Repeat the whole listing exactly as written.

════════════════

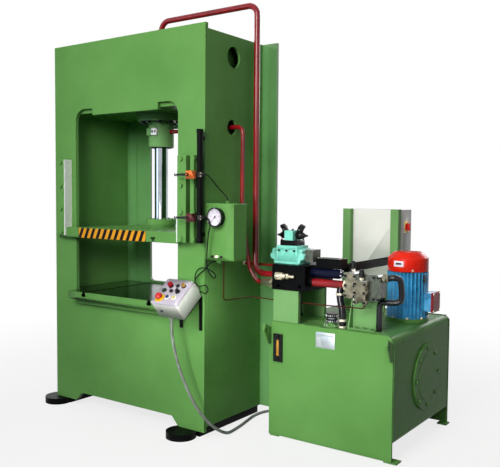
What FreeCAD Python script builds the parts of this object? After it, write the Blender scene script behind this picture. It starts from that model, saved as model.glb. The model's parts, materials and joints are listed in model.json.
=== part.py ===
import FreeCAD, Part
import os
from math import acos, cos, pi, radians, sin, tan
from FreeCAD import Vector

# A single-cylinder hydraulic press: a plate-built frame with a platen that the ram lifts between
# two guides, a push-button box on its front, and a power pack on an oil tank at its right.
# Lengths are millimetres.  X runs to the press's right, Y from its front to its back, Z up.
# Sizes are laid out from the floor and the front face of the frame; every piece is then moved so
# that the origin lies where the ram's axis meets the top of the bolster.

# ---- frame
column_face = 204
frame_depth = 591
front_plate = 25
side_plate = 16
rear_plate = 20
rear_flange = 109
box_top_drop = 30
front_foot_gap = 40
skid_height = 70
bed_height = 741
bed_plate = 40
opening_width = 894
opening_height = 1192
notch_width = 162
notch_height = 43
notch_radius = 80
foot_width = 198
foot_slope = 52
arch_rise = 56
rear_window_width = 640
rear_window_bottom = 806
rear_window_height = 1074
rear_window_radius = 30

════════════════

• Solved exercise:
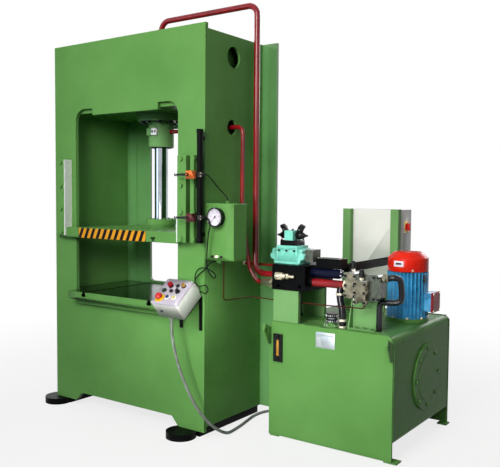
What FreeCAD Python script builds the parts of this object? After it, write the Blender scene script behind this picture. It starts from that model, saved as model.glb. The model's parts, materials and joints are listed in model.json.
=== part.py ===
import FreeCAD, Part
import os
from math import acos, cos, pi, radians, sin, tan
from FreeCAD import Vector

# A single-cylinder hydraulic press: a plate-built frame with a platen that the ram lifts between
# two guides, a push-button box on its front, and a power pack on an oil tank at its right.
# Lengths are millimetres.  X runs to the press's right, Y from its front to its back, Z up.
# Sizes are laid out from the floor and the front face of the frame; every piece is then moved so
# that the origin lies where the ram's axis meets the top of the bolster.

# ---- frame
column_face = 204
frame_depth = 591
front_plate = 25
side_plate = 16
rear_plate = 20
rear_flange = 109
box_top_drop = 30
front_foot_gap = 40
skid_height = 70
bed_height = 741
bed_plate = 40
opening_width = 894
opening_height = 1192
notch_width = 162
notch_height = 43
notch_radius = 80
foot_width = 198
foot_slope = 52
arch_rise = 56
rear_window_width = 640
rear_window_bottom = 806
rear_window_height = 1074
rear_window_radius = 30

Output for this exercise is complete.